This curriculum spans the design, implementation, and governance of service management improvements across incident, problem, change, and release processes, reflecting the scope and iterative structure of multi-phase advisory engagements aimed at maturing operational practices in complex IT organizations.
Module 1: Assessing Current State Service Processes
- Conduct cross-functional workshops to map existing incident, problem, and change management workflows, identifying handoff delays and ownership gaps.
- Select and calibrate a process maturity model (e.g., ITIL Maturity Model or CMMI-SVC) to baseline current process capabilities across service lifecycle stages.
- Deploy targeted surveys and system log analysis to validate self-reported process adherence from operational teams.
- Identify discrepancies between documented processes and actual practice by shadowing frontline staff during critical operations.
- Define thresholds for maturity scoring to ensure consistent evaluation across multiple process domains and business units.
- Document process debt—such as manual workarounds and exception handling—as inputs for prioritization in improvement planning.
Module 2: Defining Target-State Process Architecture
- Align process improvement objectives with business KPIs such as MTTR, change success rate, and service availability targets.
- Design integrated process flows that eliminate siloed ownership between service operation and service transition functions.
- Select automation candidates by evaluating process stability, volume, and error rates across change, incident, and release management.

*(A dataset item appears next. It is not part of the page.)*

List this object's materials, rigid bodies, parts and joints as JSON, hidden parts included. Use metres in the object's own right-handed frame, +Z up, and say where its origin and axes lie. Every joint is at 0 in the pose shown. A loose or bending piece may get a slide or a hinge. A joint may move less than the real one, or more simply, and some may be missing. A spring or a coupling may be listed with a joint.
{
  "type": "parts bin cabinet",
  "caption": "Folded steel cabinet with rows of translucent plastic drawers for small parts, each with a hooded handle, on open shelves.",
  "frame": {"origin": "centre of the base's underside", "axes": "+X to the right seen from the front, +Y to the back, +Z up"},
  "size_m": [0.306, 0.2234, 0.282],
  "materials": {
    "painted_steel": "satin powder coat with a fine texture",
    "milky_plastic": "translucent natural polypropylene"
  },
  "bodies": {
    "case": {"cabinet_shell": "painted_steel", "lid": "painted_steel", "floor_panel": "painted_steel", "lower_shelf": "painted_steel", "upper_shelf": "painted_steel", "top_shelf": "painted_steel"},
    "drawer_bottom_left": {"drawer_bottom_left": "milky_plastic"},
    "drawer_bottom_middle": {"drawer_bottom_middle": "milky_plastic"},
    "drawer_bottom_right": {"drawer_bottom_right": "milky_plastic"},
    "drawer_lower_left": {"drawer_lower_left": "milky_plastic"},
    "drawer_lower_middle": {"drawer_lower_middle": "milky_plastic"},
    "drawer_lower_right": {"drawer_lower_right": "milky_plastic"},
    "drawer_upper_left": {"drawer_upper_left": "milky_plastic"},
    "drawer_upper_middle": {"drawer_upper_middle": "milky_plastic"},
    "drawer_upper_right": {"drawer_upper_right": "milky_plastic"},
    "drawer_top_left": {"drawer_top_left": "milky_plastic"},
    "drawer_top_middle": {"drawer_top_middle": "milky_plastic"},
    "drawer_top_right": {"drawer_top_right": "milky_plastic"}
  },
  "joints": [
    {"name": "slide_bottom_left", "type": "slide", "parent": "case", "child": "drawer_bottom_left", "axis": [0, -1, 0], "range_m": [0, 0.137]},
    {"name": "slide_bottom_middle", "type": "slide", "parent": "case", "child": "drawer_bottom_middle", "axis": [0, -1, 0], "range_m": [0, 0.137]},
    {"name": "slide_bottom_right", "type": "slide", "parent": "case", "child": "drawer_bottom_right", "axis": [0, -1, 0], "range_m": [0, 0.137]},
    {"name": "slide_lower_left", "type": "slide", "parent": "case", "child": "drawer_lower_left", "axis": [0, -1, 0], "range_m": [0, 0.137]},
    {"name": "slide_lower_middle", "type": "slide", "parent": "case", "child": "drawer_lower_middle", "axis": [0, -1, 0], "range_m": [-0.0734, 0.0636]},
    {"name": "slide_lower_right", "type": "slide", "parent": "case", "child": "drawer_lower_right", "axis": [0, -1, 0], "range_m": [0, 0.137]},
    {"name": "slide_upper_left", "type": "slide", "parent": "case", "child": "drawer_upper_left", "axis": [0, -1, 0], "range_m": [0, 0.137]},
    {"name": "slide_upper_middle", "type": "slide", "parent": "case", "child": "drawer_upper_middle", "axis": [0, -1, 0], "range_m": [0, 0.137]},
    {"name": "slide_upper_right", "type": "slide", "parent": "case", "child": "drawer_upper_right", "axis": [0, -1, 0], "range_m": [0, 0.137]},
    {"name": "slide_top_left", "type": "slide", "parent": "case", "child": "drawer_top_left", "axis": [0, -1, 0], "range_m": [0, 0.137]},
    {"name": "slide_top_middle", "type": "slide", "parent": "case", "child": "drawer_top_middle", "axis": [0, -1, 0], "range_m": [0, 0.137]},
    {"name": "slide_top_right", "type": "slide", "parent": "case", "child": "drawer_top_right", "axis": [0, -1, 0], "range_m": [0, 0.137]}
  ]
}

- Negotiate role clarity in RACI matrices for new or revised processes, particularly between operations, development, and security teams.
- Define integration points between service management tools (e.g., ITSM and monitoring platforms) to support end-to-end visibility.
- Establish process performance baselines to measure improvement effectiveness post-implementation.
Module 3: Governance and Stakeholder Engagement
- Form a service improvement steering committee with representation from IT, business units, and compliance to approve roadmap priorities.
- Develop escalation protocols for resolving conflicts when process changes impact operational autonomy of technical teams.
- Implement decision rights frameworks to clarify who can approve process deviations, waivers, or temporary workarounds.
- Introduce stage-gate reviews for process changes to ensure compliance with regulatory and audit requirements.
- Balance central governance with local adaptation needs, particularly in multi-divisional or global organizations.
- Define communication cadence and reporting formats for tracking process improvement progress to executive stakeholders.
Module 4: Implementing Process Automation and Tooling
- Configure workflow engines in ITSM tools to enforce standardized change authorization paths based on risk classification.
- Integrate CMDB with discovery tools to reduce manual data entry and improve configuration accuracy for incident root cause analysis.
- Deploy automated playbooks for high-frequency incidents using runbook automation within monitoring and service desk platforms.
- Validate data consistency across service management tools before enabling automated handoffs between problem and change processes.
- Establish rollback procedures for failed automation deployments that impact service delivery operations.
- Monitor automation usage metrics to detect process bottlenecks or user resistance requiring retraining or redesign.
Module 5: Measuring and Reporting Process Performance
- Select leading and lagging indicators for each process, such as change failure rate (lagging) and peer review compliance (leading).
- Design dashboards that correlate process metrics with business outcomes, such as release frequency and customer-reported outages.
- Implement data validation routines to ensure accuracy of KPIs derived from ITSM and operational systems.
- Adjust measurement scope to avoid gaming behaviors, such as excluding emergency changes from standard change success calculations.
- Conduct quarterly business reviews to recalibrate metrics based on shifting operational priorities or service models.
- Use statistical process control to distinguish normal process variation from systemic issues requiring intervention.
Module 6: Managing Organizational Change and Adoption
- Identify informal influencers in technical teams to champion new process behaviors during rollout phases.
- Develop role-specific training materials that reflect actual job tasks, not generic process theory.
- Phase process changes to minimize disruption, starting with pilot groups before enterprise-wide deployment.
- Address resistance from team leads by co-designing process adaptations that preserve operational effectiveness.
- Link performance management criteria to demonstrated adherence to revised processes, with clear expectations.
- Establish feedback loops through regular retrospectives to refine processes based on user experience.
Module 7: Sustaining Improvement Through Feedback Loops
- Institutionalize post-implementation reviews for major process changes to capture lessons learned and adjust rollout approaches.
- Embed continual service improvement (CSI) activities into regular operational meetings rather than treating them as separate initiatives.
- Use customer and user satisfaction data to prioritize process enhancements that directly impact service quality.
- Rotate process ownership periodically to prevent stagnation and promote cross-functional understanding.
- Update process documentation in real time using collaborative platforms to reflect current practice.
- Conduct annual maturity reassessments to track progress and recalibrate improvement targets based on organizational evolution.